Mauritanie : Amy Sow, les couleurs de la colère
Mauritanie : Amy Sow, les couleurs de la colère
Par Christophe Châtelot (Nouakchott, envoyé spécial)
Armée de ses pinceaux, l’artiste plasticienne dénonce les discriminations et violences dont sont victimes les femmes dans son pays.
L’artiste mauritanienne Amy Sow dans sa galerie, ArtGallé, à Nouakchott. / ArtGalléAmySow / Facebook
« Femme, artiste et noire en Mauritanie, c’est un cocktail Molotov en puissance ! » Amy Sow vous le dit en pointant son regard charbon droit dans les yeux. La première partie de la phrase ne souffre évidemment aucune contestation – « ça se voit même à l’œil goudronné que je suis noire », lance-t-elle avec un sourire radieux dans sa galerie de Nouakchott. La fin mérite quelques précisions. L’artiste plasticienne est en colère, mais pas question de lancer des bouteilles enflammées.

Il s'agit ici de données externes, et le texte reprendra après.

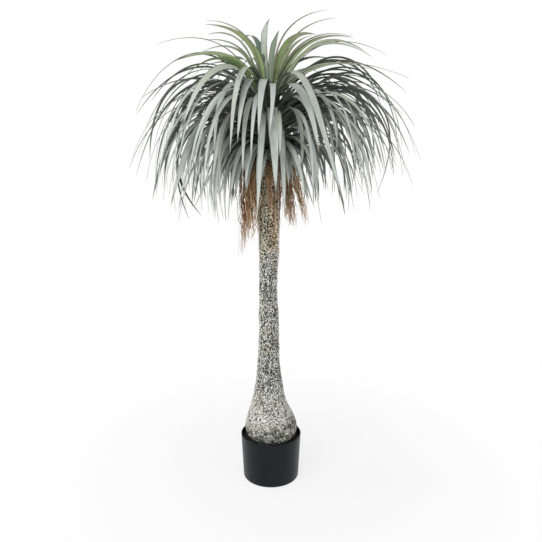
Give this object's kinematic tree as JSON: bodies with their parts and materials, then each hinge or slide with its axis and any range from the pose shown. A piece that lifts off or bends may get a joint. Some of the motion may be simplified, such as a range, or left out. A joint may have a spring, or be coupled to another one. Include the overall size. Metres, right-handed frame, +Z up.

Seules ses couleurs explosent sur ses peintures acryliques. Comme dans ses tenues. Ce jour-là, un foulard indigo entoure ses cheveux, sa tunique trois-quarts portée sur un jean éclate de rouge. Sa guerre, Amy Sow la mène, armée de ses pinceaux, contre les discriminations. Et tout particulièrement celles dont les femmes sont victimes dans son pays dirigé sans partage par des hommes, essentiellement des « Maures blancs » (ou Beïdanes) dont le sport national est le tir à la carabine.
En République islamique de Mauritanie, le droit des femmes part de loin. « Les lois sur le divorce, la garde des enfants et l’héritage sont discriminatoires envers les femmes », note l’ONG Human Rights Watch (HRW) dans son rapport 2019 sur le pays. Le pire est sans doute pour les victimes de violences fondées sur le genre. « A cause de la présence du parti islamiste Tawassoul au Parlement, la dernière loi sur les violences basées sur le genre a été rejetée. Pour la même raison, il n’y a pas de texte définissant les viols ni les mutilations génitales », rappelle une sociologue qui préfère garder l’anonymat.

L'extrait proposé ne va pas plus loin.